We place a strong emphasis on governance when supporting clients in building robust frameworks that promote transparency, auditability, accountability, and ongoing control. We also focus on bridging the gap between technology and operations to ensure that our solutions are practical, scalable, and can be embedded effectively within the business.

We understand that it’s not simply about introducing AI into an organisation, but rather ensuring it actually works in a controlled, sustainable and compliant manner.

Conclusion: From Compliance Burden to Strategic Capability

The development and introduction of AI are radically changing what financial crime compliance involves, and they have provided a significant opportunity for financial organisations to rethink how it’s delivered. By offering a way to move away from high-volume, process-heavy models, institutions can adopt dynamic, intelligence-led approaches and enhance their risk management processes.

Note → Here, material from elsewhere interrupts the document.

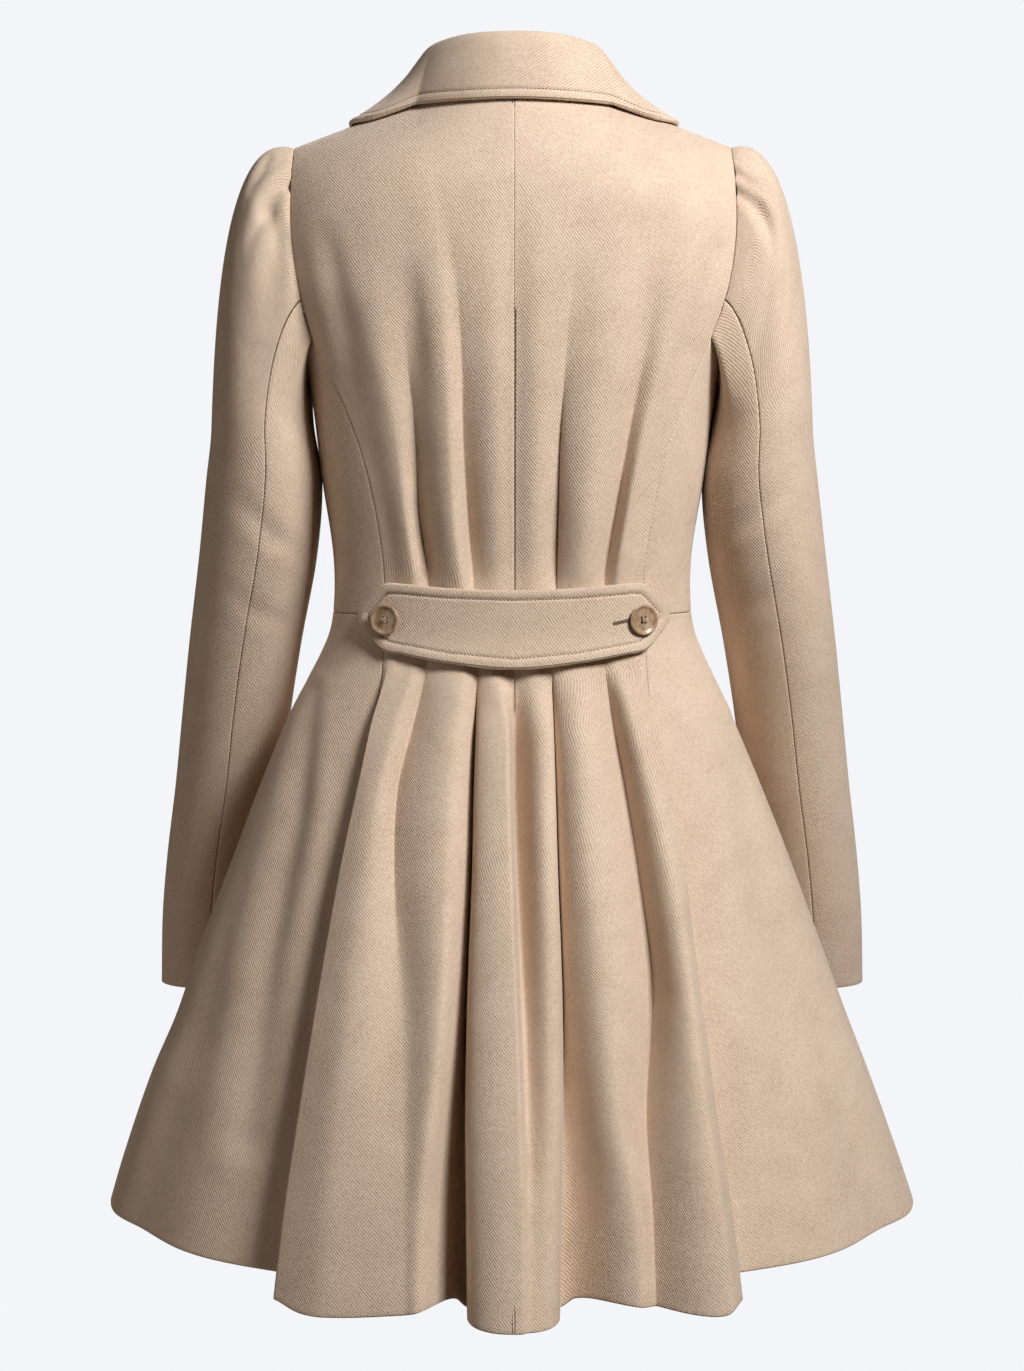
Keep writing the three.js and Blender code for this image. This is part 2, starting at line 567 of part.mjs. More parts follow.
function frontSkirt(side) {
  const surface = (g, v) => {
    const z = mix(WAIST - SEAM_GAP / 2, mix(FRONT_HEM, SIDE_SEAM_HEM, smooth(g)), v);
    const from = angleOf(-OVERLAP, z, side);
    return frontPoint(mix(from, FRONT_SIDE - gapAngle(z, side), g), z, side);
  };
  return wallMesh(`front_skirt_${sideName(side)}`, surface, SKIRT_SHARES, even(9), CLOTH, -WALL * side);
}

// The lapels, each lying on its front beside the roll line

const LAPEL = [
  { z: -72, width: 78 },
  { z: -84, width: 98 },
  { z: -100, width: 92 },
  { z: -150, width: 62 },
  { z: -200, width: 26 },
  { z: -233, width: 5 },
];
const LAPEL_LIFT = 3.6;
const LAPEL_THICK = 3;

function lapel(side) {
  const start = LAPEL[0].z;
  const end = side < 0 ? -232 : -162;
  const surface = (g, v) => {
    const z = mix(start, end, v);
    const own = -frontEdge(z);
    // The inner front's lapel ends where the outer front covers it
    const from = side < 0 ? own + 1 : Math.max(own + 1, frontEdge(z) + 5);
    const x = mix(from, own + read(LAPEL, 'width', z), g);
    const point = frontPoint(angleOf(x, z, side), z, side);
    const nudge = 1e-2;
    const across = frontPoint(angleOf(x + nudge, z, side), z, side).sub(point);
    const down = frontPoint(angleOf(x, z - nudge, side), z - nudge, side).sub(point);
    const normal = across.cross(down).normalize();
    if (normal.y > 0) normal.negate();
    return point.addScaledVector(normal, LAPEL_LIFT);
  };
  return wallMesh(`lapel_${sideName(side)}`, surface, even(10), even(6), CLOTH, side < 0 ? LAPEL_THICK : -LAPEL_THICK);
}

// The collar: neck seam, fold and outer edge by stations from the centre back. The seam and
// the edge lie on the body at a half width and a roll angle over the shoulder, in degrees,
// above zero at the back. The fold stands above the seam and inside or outside of it.
const COLLAR = [
  { at: 0, seamX: 0, seamRoll: 0.6, rise: 44, lean: 6, edgeX: 0, edgeRoll: 29 },
  { at: 0.22, seamX: 34, seamRoll: 0.6, rise: 43, lean: 6, edgeX: 45, edgeRoll: 29 },
  { at: 0.4, seamX: 60, seamRoll: 0.8, rise: 38, lean: 3, edgeX: 84, edgeRoll: 26 },
  { at: 0.52, seamX: 74, seamRoll: -1, rise: 30, lean: -3, edgeX: 112, edgeRoll: 20 },
  { at: 0.64, seamX: 73, seamRoll: -18, rise: 25, lean: -3, edgeX: 128, edgeRoll: 4 },
  { at: 0.76, seamX: 68, seamRoll: -38, rise: 20, lean: -2, edgeX: 129, edgeRoll: -22 },
  { at: 0.88, seamX: 60, seamRoll: -56, rise: 17, lean: 0, edgeX: 122, edgeRoll: -46 },
  { at: 1, seamX: 52, seamRoll: -70, rise: 11, lean: 2, edgeX: 112, edgeRoll: -62 },
];
const COLLAR_THICK = 3.6;
const COLLAR_LIFT = 4.6;

// A point of the body by half width and roll angle, with the direction out of the cloth
function rollPoint(x, roll, side) {
  const place = (wide, bend) => {
    const front = bend < 0;
    const top = topLine(wide, front);
    const drop = (front ? FRONT_ROLL : BACK_ROLL) * (1 - Math.cos(bend));
    const z = top.z - drop;
    return bodyPoint(angleOf(wide, z, side), z, side, front);
  };
  const nudge = 1e-2;
  const bend = radians(roll);
  const point = place(x, bend);
  const across = place(x + nudge, bend).sub(point);
  const down = place(x, bend + nudge * (roll < 0 ? -1 : 1)).sub(point);
  const normal = across.cross(down).normalize();
  if (normal.z < 0) normal.negate();
  return { point, normal };
}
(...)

However, as with the introduction of any technology, the transformation must be approached carefully and thoughtfully. By combining advanced technology, strong governance and human oversight, organisations can achieve more successful and sustainable outcomes. Those who get this delicate balance right will be better placed to manage risk, meet increasing regulatory expectations and respond to complex and evolving threats. By achieving this equilibrium, organisations can elevate their financial crime compliance from a reactive position to a proactive, strategic capability.

As AI develops and evolves over the coming years, its direction will influence how compliance functions operate and adapt to a more demanding regulatory environment. The themes we’ve explored here are only the starting point for discussions about the direction and ethics of AI, which we’re sure will continue to occupy the financial industry in the immediate future.